Our space is great, except we have to strike the entire set into a 16'x4' box at the end of the night so the other company can use the stage in the morning. So obviously I'm not gonna be able to paint the deck.

So far the best plan is a painted floor drop, and the director likes the shtick with unrolling it, so why not.

We are worried that it's not going to stay put when they dance on it, I was thinking we could put a rubber backing on it, but I'm not really sure what to use.

We are a budget conscious group (read: broke community theatre and I should have stayed at the opera) but theres always a budget for safety.

Any hints?


----------



## gafftaper (Feb 8, 2013)

In college we did a opera scenes festival. We had a series of drops that were roughly 12x12 squares. We put them down and gaffed them to the floor. Put a couple of double sided loops of tape in the middle. They stayed fine. I wouldn't try to hold a really large drop down, but a smallish one will stay put for a while. You'll go through a lot of tape. 

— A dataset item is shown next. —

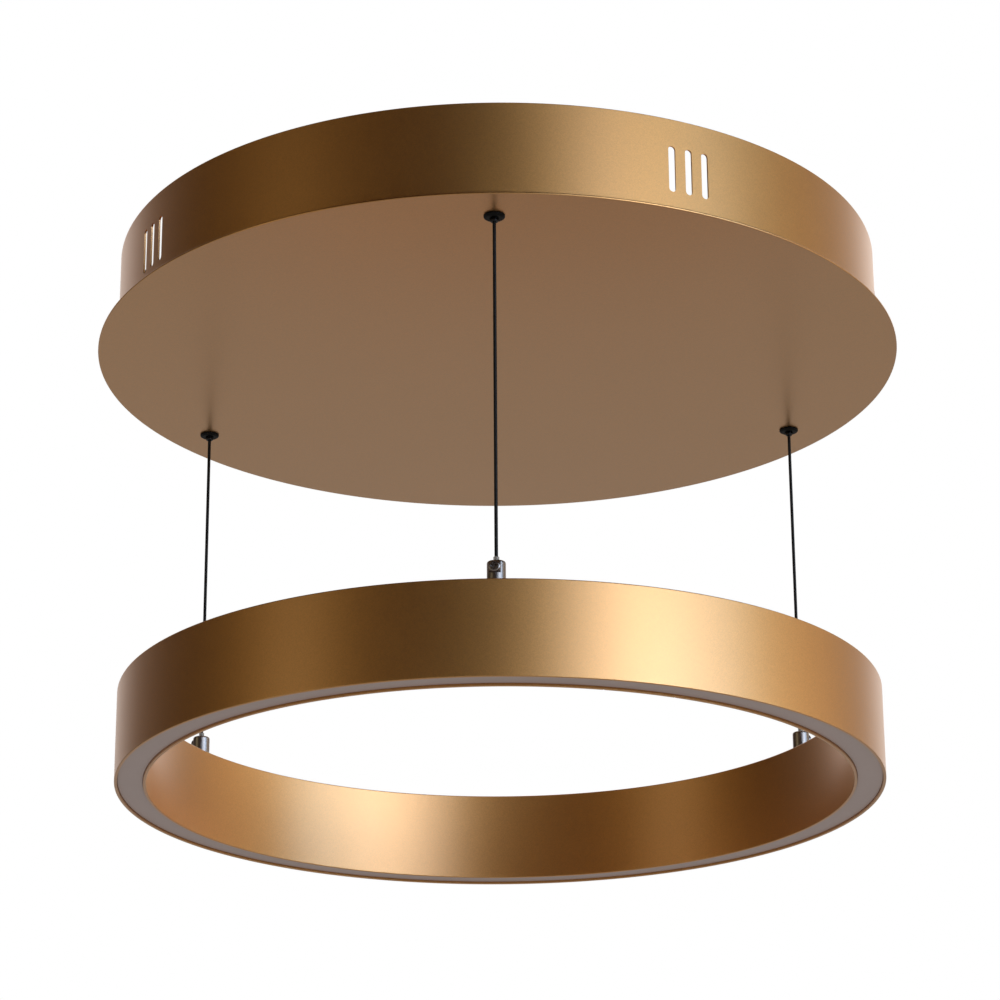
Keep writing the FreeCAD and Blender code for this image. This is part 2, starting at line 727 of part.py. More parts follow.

The big children's theater here just did Oz and they used a series of gobos to light the yellow brick floor. They turned the road gobos on, section by section, as the "Follow the yellow brick road. Follow the yellow brick road? Follow the yellow brick road... etc" is spoken over the intro to the song.


----------



## Van (Feb 8, 2013)

I love painting the backside of Cheap vinyl flooring. It takes and holds paint very well. it's non-slip and doesn't tend to wander once you roll it out. Disadvantages are that it's kinda heavy. Folding it is not an option.


----------



## rsmentele (Feb 8, 2013)

I second gafftaper's suggestion. I also did Oz a while back and lit the road with yellow brick gobos. Worked and looked GREAT!


----------



## shayward (Feb 13, 2013)

> They turned the road gobos on, section by section, as the "Follow the yellow brick road. Follow the yellow brick road? Follow the yellow brick road... etc" is spoken over the intro to the song.

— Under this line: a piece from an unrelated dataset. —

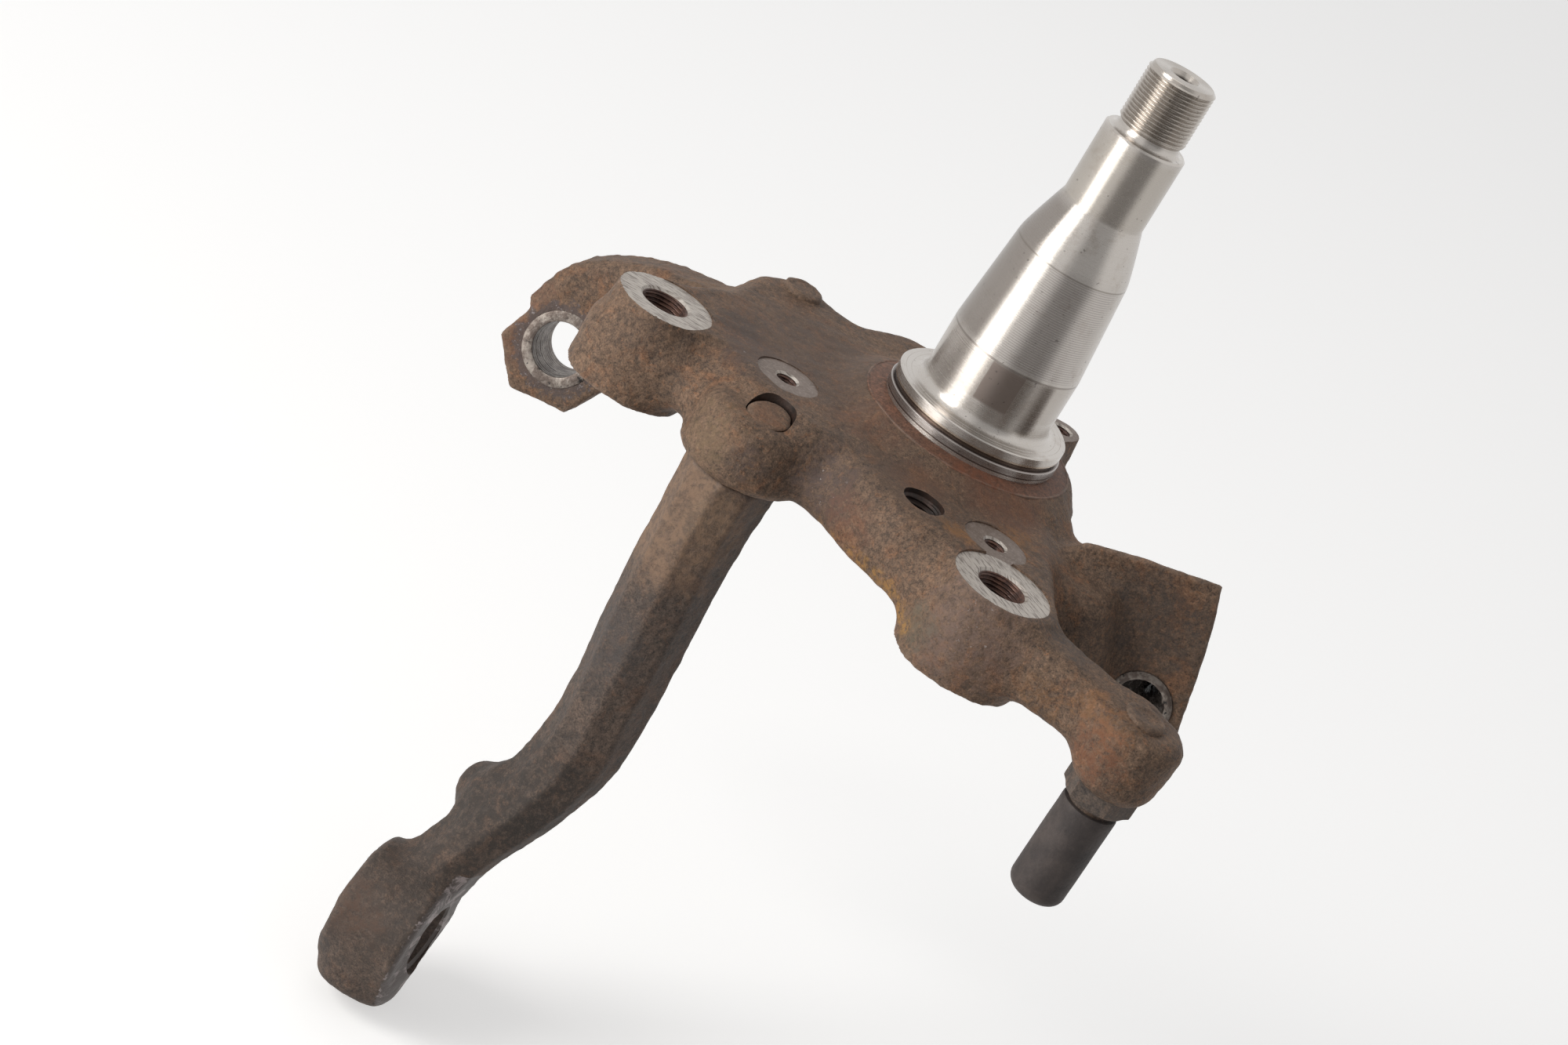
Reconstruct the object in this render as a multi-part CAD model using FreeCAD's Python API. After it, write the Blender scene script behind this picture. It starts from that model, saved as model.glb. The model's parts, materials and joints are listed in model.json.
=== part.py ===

I agree with this.....this is exactly what I did last year for a High School production


----------



## Kelite (Feb 14, 2013)

kg6mov said:


> So far the best plan is a painted floor drop, and the director likes the shtick with unrolling it, so why not.
> 
> 
> We are a budget conscious group (read: broke community theatre and I should have stayed at the opera) but theres always a budget for safety.
> ...




Our local high school's winter drum line also uses a dropcloth on the basketball court during competitions. The absolute best solution we've found thus far is to paint (with household latex paint) the desired look on billboard vinyl. Believe it or not, local advertising companies replace the heavy printed billboards on a regular basis and we are able to obtain these cheap or free. Rolled or folded, tape on the edges and backside work very well...

An example- Fishers Percussion @ WGI Reg Finals (Sun) Franklin Central Dual-Cam - YouTube


----------



## derekleffew (Feb 14, 2013)

A representative of a gobo manufacturer offering a solution NOT involving gobos. 
Kelite, you sir, are a true gentleman, and the very model of a modern major ControlBooth member. 

And for that, I'll join the others in recommending it be done with 
Apollo pattern #MS-6079



Or with multiple #MS-6090

shuttered and shaped to form a path.

And be sure to gel the lights with AP6300 Neon Yellow.

.


----------



## Kelite (Feb 14, 2013)

Thanks for your kind words Derek, there are times a hammer works better than a wrench. (Even if I am a wrench salesman!) 

Nice attachments too, thank you for those.


----------